Cablevision, which has offered business telecom service through its Lightpath subsidiary for nearly 20 years, has spent the last two years identifying 600,000 serviceable SMBs within its New York metro footprint that spend about $6 billion annually on telecom services. “We’re in full battle mode,” chief operating officer Tom Rutledge told analysts and investors at the Banc of America Securities media and entertainment conference earlier this year. Among other recent initiatives, the company has beefed up both its inbound and outbound business sales forces and created a separate, 24-hour-call center for business customers.

Comcast is taking similar steps to support its initial foray into the commercial marketplace, having christened its new Business Services Support Center in March. The facility in Centennial, Colo., provides nationwide support for business customers and will have more than 200 dedicated technical support reps by the end of the year.

Comcast aims to capture 20% of the small business customers within its footprint within the next five years, chairman and CEO Brian Roberts told Wall Street analysts at its quarterly earnings conference call in February of this year. “That will generate an additional potential $2.5 billion in revenues,” he said, adding that such business carries about a 50% margin and should throw off as much as $1.25 billion in operating cash flow, once it reaches the target 20% penetration. In mid-November, Comcast announced a major enhancement to its commercial offering, adding suite of Microsoft “corporate grade” software applications for email, calendaring and document sharing, called Microsoft Communication Services, delivered as a free service over its broadband Internet connections to its business customers.

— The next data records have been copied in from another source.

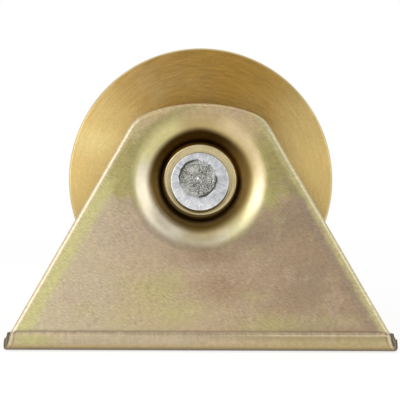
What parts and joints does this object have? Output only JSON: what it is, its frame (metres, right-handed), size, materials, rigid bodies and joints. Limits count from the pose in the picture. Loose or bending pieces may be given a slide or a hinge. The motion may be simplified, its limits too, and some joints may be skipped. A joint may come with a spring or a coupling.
{
  "type": "gate wheel",
  "caption": "Grooved steel wheel on a ball bearing in a folded and dished sheet-steel bracket, for a sliding gate that runs on an angle-iron track.",
  "frame": {"origin": "centre of the base's underside, on the face that is fixed to the gate", "axes": "+X along the bracket and the track, +Y along the axle from the front side to the side with the retaining ring, +Z from the base to the wheel's running edge"},
  "size_m": [0.1472, 0.05, 0.1131],
  "materials": {
    "bracket_sheet": "steel sheet, zinc plated and yellow passivated",
    "wheel_steel": "turned steel, zinc plated and yellow passivated",
    "washer_steel": "turned steel, zinc plated and yellow passivated",
    "pin_steel": "plain zinc-plated steel, rough at the riveted ends",
    "bearing_steel": "ground and polished bearing steel",
    "spring_steel": "phosphated spring steel",
    "thin_sheet": "plain pressed steel sheet"
  },
  "bodies": {
    "bracket": {"bracket": "bracket_sheet", "axle_pin": "pin_steel", "front_washer": "washer_steel", "rear_washer": "washer_steel", "front_spacer": "pin_steel", "rear_spacer": "pin_steel", "bearing_inner_ring": "bearing_steel"},
    "wheel": {"wheel": "wheel_steel", "bearing_outer_ring": "bearing_steel", "retaining_ring": "spring_steel", "front_shield": "thin_sheet", "rear_shield": "thin_sheet"},
    "cage": {"cage_front_half": "thin_sheet", "cage_rear_half": "thin_sheet", "cage_rivets": "thin_sheet", "ball_1": "bearing_steel", "ball_2": "bearing_steel", "ball_3": "bearing_steel", "ball_4": "bearing_steel", "ball_5": "bearing_steel", "ball_6": "bearing_steel", "ball_7": "bearing_steel", "ball_8": "bearing_steel"}
  },
  "joints": [
    {"name": "wheel_spin", "type": "hinge", "parent": "bracket", "child": "wheel", "pos_m": [0, 0, 0.0631], "axis": [0, 1, 0], "continuous": true},
    {"name": "cage_spin", "type": "hinge", "parent": "bracket", "child": "cage", "pos_m": [0, 0, 0.0631], "axis": [0, 1, 0], "continuous": true}
  ],
  "couplings": [
    {"joint": "cage_spin", "follows": "wheel_spin", "ratio": 0.61848}
  ]
}
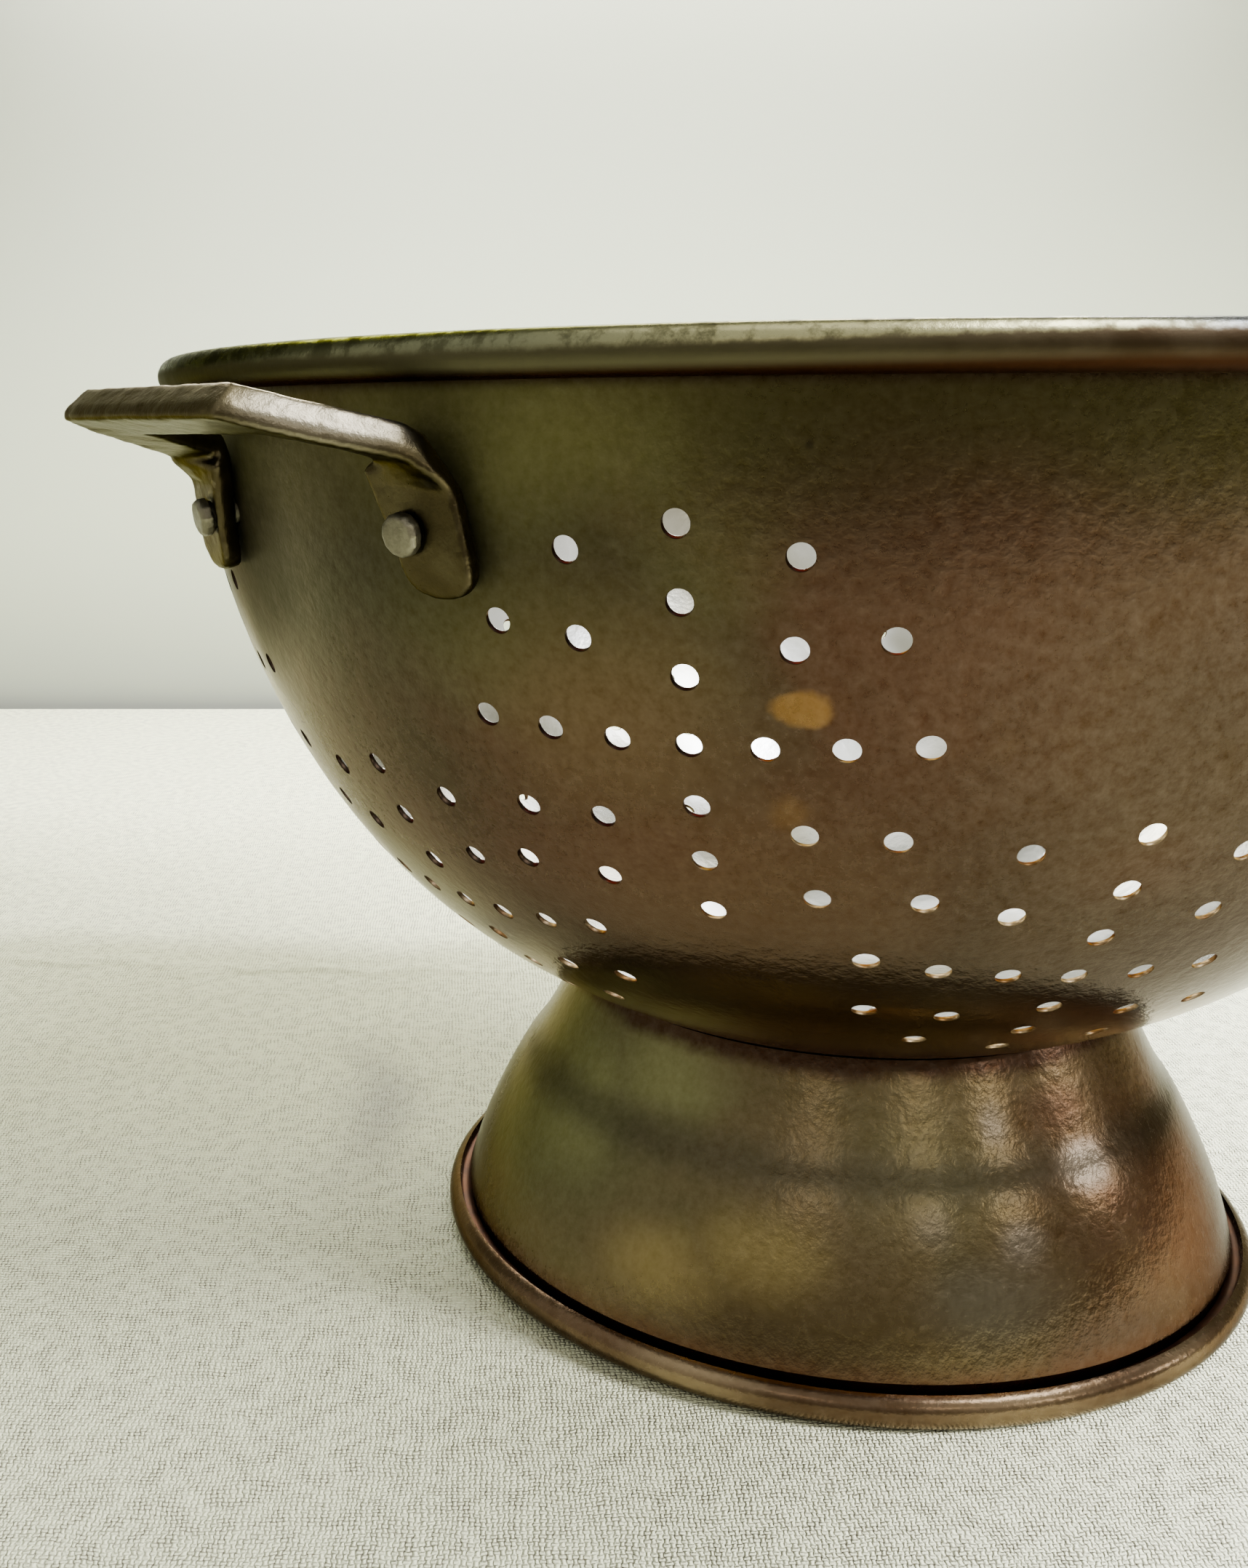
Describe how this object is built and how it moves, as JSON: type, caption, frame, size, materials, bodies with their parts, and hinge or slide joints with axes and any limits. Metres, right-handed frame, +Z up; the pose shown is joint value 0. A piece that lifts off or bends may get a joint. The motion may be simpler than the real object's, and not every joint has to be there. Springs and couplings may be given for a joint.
{
  "type": "colander",
  "caption": "Footed colander: round spun bowl with rosettes of drain holes, a wired rolled rim, a flared skirt foot with rolled edge, and riveted cast loop handles.",
  "frame": {"origin": "centre of the foot at table level, on the bowl's axis", "axes": "+Z up along the bowl's axis; the two loop handles lie on +X and -X"},
  "size_m": [0.291, 0.2538, 0.1639],
  "materials": {
    "bowl_copper": "dark tarnished copper, satin, tinned inside",
    "foot_copper": "tarnished copper, olive to pinkish brown, satin",
    "rim_wire": "plain drawn wire, hidden in the rim",
    "foot_wire": "dark reddish brown drawn wire",
    "solder": "dull soft solder",
    "handle_brass": "olive brown tarnished sand casting, silvery on its worn edges",
    "rivet": "greyish olive, hammered flat dome"
  },
  "bodies": {
    "root": {"bowl": "bowl_copper", "rim_wire": "rim_wire", "foot": "foot_copper", "foot_wire": "foot_wire", "foot_solder": "solder", "handle_left": "handle_brass", "handle_right": "handle_brass", "rivet_left_a": "rivet", "rivet_left_b": "rivet", "rivet_right_a": "rivet", "rivet_right_b": "rivet"}
  },
  "joints": []
}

Also late to the commercial game is Time Warner Cable, which is currently rolling out its Business Class Phone offering aimed at small to medium-size businesses. “Our management team believes the timing is right for this initiative,” Richard Parsons, the soon-to-be-retiring chairman and CEO of the cable giant’s parent, Time Warner, told analysts at the company’s fourth-quarter 2006 earnings conference call in January of this year.

Analysts estimate that the size of the SMB market in Time Warner Cable’s footprint is more than twice that of Cablevision’s; between $12 billion and $15 billion, according to Merrill Lynch media and cable analyst Jessica Reif Cohen. Yet it’s smaller than the $17 billion to $18 billion market that Comcast sees in its existing footprint, says William Stemper, president of Comcast Business Services, who joined the company from Cox Business Services in August 2006 and is a 25-year veteran of telco giant AT&T.

Time Warner Cable’s commercial thrust will likely lag behind Cablevision and Comcast’s, Reif Cohen cautions, as it has been devoting more resources throughout 2007 to the integration of its acquired Adelphia systems. Yet the commercial opportunity “represents significant upside for the company,” she wrote in a note to investors earlier this year.

SMALL IS BEAUTIFUL

Commercial customers, particularly small businesses with 20 or fewer employees, represent low-hanging fruit for cable MSOs, industry execs and observers agree. Cable’s local presence and tradition of serving small entities such as households, combined with its fiber-optic network infrastructure, newly upgraded to support digital TV, make SMBs an easy target.

“Comcast and other MSOs are outstanding at serving small entities, like households,” notes Stemper. “A small business is just a very large household. So it kind of fits our natural DNA.”

Comcast is initially targeting the smallest subset of the SMBs within its markets (“the ‘S’ of the SMB,” he says), which Stemper estimates spends about $13 billion annually on telecom services. “Their needs are fundamental,” he adds. “And they tend to be underserved historically by traditional suppliers.”

“The incumbents have a history of providing very high quality products, but have, at times, taken their eye off the ball when it comes to serving the local needs of the customer,” agrees Jim Patterson, VP, cable solutions, for Sprint Nextel, and acting president, cable/Sprint joint venture.